Five Ways to Build a Top Rate Investor List


In the business of flipping foreclosure or other types of distressed properties, you can never have too many investors. Getting together a detailed list of what each specific investor will and will not invest in will save you countless time 'shopping the deal' so you can spend more time closing them.

1) Research: The biggest way to waste your time - not to mention tick off your investors - is to only bring part of the information to the table. Nobody wants to hear your guesses on the cost to acquire and rehab. Do your research and bring them cold hard numbers and facts!

2) Targeting: If the investor is only interested in 3 and 4 unit multi-family properties, why are you bringing him a single-family home? Now this may sound like common sense, but we all are guilty of doing it, including - gulp - myself. I had to learn that lesson the hard way.

3) Know Your Investor: Investors come in all shapes and sizes; some of the investors I have worked for have lived two houses down from the property being flipped while others have been on the other side of the country. The trick is knowing your investor and how much level of involvement they want. Do not guess that just because of the distance involved, the closer of the two would be more involved in the day-to-day operations. My example above was actually the other way around. With the investor across the country, every penny spent on a deal must be preapproved by him and the one that lived two doors down... I think I saw her twice at the property and once she was just walking her dog.

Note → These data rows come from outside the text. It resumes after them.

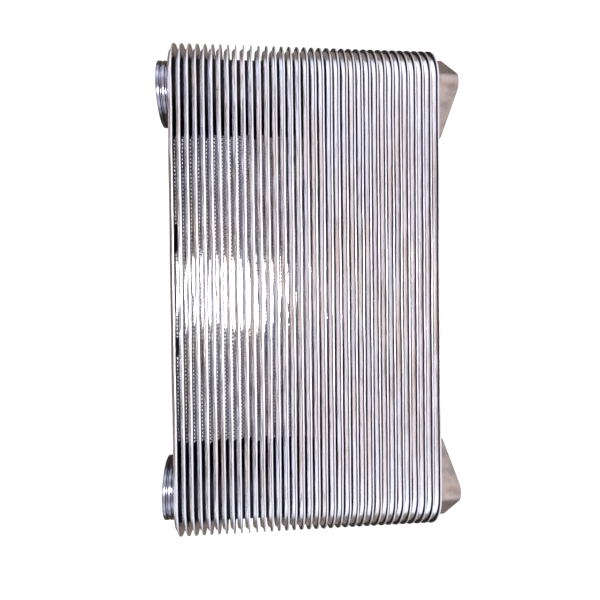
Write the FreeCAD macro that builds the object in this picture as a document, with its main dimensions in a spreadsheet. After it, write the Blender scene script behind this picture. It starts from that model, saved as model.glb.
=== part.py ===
import FreeCAD
import Part
import Sketcher
import math
import os

# Core of a plate oil cooler: flat stainless elements stacked along X and joined at two ports by collars,
# with corrugated coolant fins in the gaps, two sealing spigots at -X and two mounting blocks at +X.
# The core lies on the long straight rims of its plates: +Z is up and +Y runs along the plates.
# Each piece is drawn about the middle of the core's length, with X = 0 on its own left face and
# Z = 0 on the port axes. Its Placement then puts it in the stack.

SIZES = {
    # the stack
    "element_count": 35,
    "pitch": 7.25,
    "element_depth": 4.6,
    "end_spacing": 396,
    "end_radius": 42,
    "port_spacing": 391,
    "port_radius": 22.5,
    # one element: a drawn pan brazed to a flat cover, both from the same sheet
    "sheet_gauge": 0.7,
    "floor_inset": 5,
    "shoulder_inset": 2.8,
    "floor_round": 1.5,
    "rim_round": 0.3,
    # the ring that joins two elements round a port
    "collar_radius": 32,
    # coolant fins in the gaps: three pads along each plate, end to end
    "fin_gauge": 0.35,
    "fin_width": 64,
    "fin_length": 93.5,
    "fin_waves": 27,
    "fin_upper_offset": 95,
    "fin_middle_offset": 1,
    "fin_lower_offset": -93,
    # the first gap has shorter pads, spaced apart
    "short_fin_length": 79,
    "short_fin_waves": 23,
    "short_fin_upper_offset": 101.5,
    "short_fin_middle_offset": -3,
    "short_fin_lower_offset": -98.5,
    # turbulator sheet inside each element
    "turbulator_gauge": 0.3,
    "turbulator_length": 340,
    "turbulator_width": 64,
    "turbulator_waves": 16,
    # turned sealing spigots
    "spigot_length": 12.2,
    "spigot_radius": 29.7,
    "spigot_bore_radius": 21.5,
    "groove_depth": 1.6,
    "groove_width": 1.6,
    "outer_groove_offset": 3.4,
    "groove_spacing": 4.8,
    "lip_round": 0.7,
    # square mounting blocks, standing on one corner
    "block_side": 66,
    "block_corner": 14,
    "block_depth": 20,
    "block_chamfer": 0.6,
    "bolt_circle_radius": 28,
    "tapping_radius": 3.4,
    "tapping_depth": 15,
}
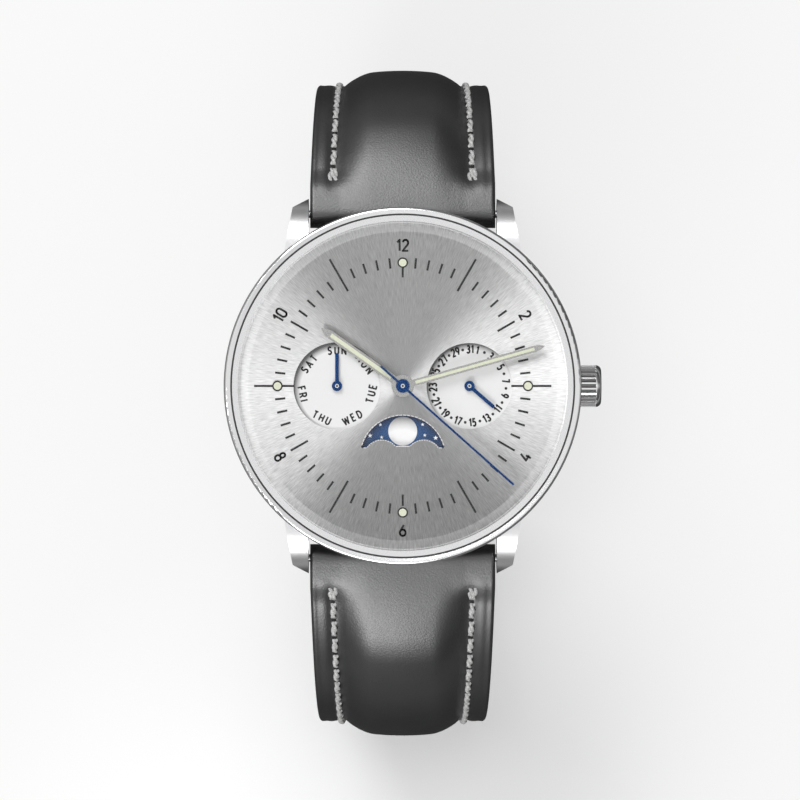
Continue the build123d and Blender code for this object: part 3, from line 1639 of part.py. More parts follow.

4) Results: Once you have completed a handful of deals and made the investors money, the word will spread. Now keep in mind that the opposite is true, if you do a lousy job and the investor loses his/her money the entire investing community will know all about it.

5) Honesty: Across-the-board honesty is the always best policy. While in many cases it is bad to provide ‘too much’ information you still should be honest and not deceptive. This goes both ways, being honest with the investor and the investor being honest with you. I have made investors millions of dollars over the years and almost all have been straight up in their dealings with me. However, one in particular chose to 'take the easy way' and stole my share of the profits from a property. Yes, it hurt loosing the cash on my side, but in the end he was the one that lost. The next deal that came along, I took to a different investor, which had double the profit. Who was the real loser in this case?

The bottom line is that honesty will always make you more money and keep you in good standing for the long haul and you never have to worry about looking over your shoulder anywhere you go. There is an old proverb that says when you always tell the truth, you never have to remember what it is that you ever told anyone.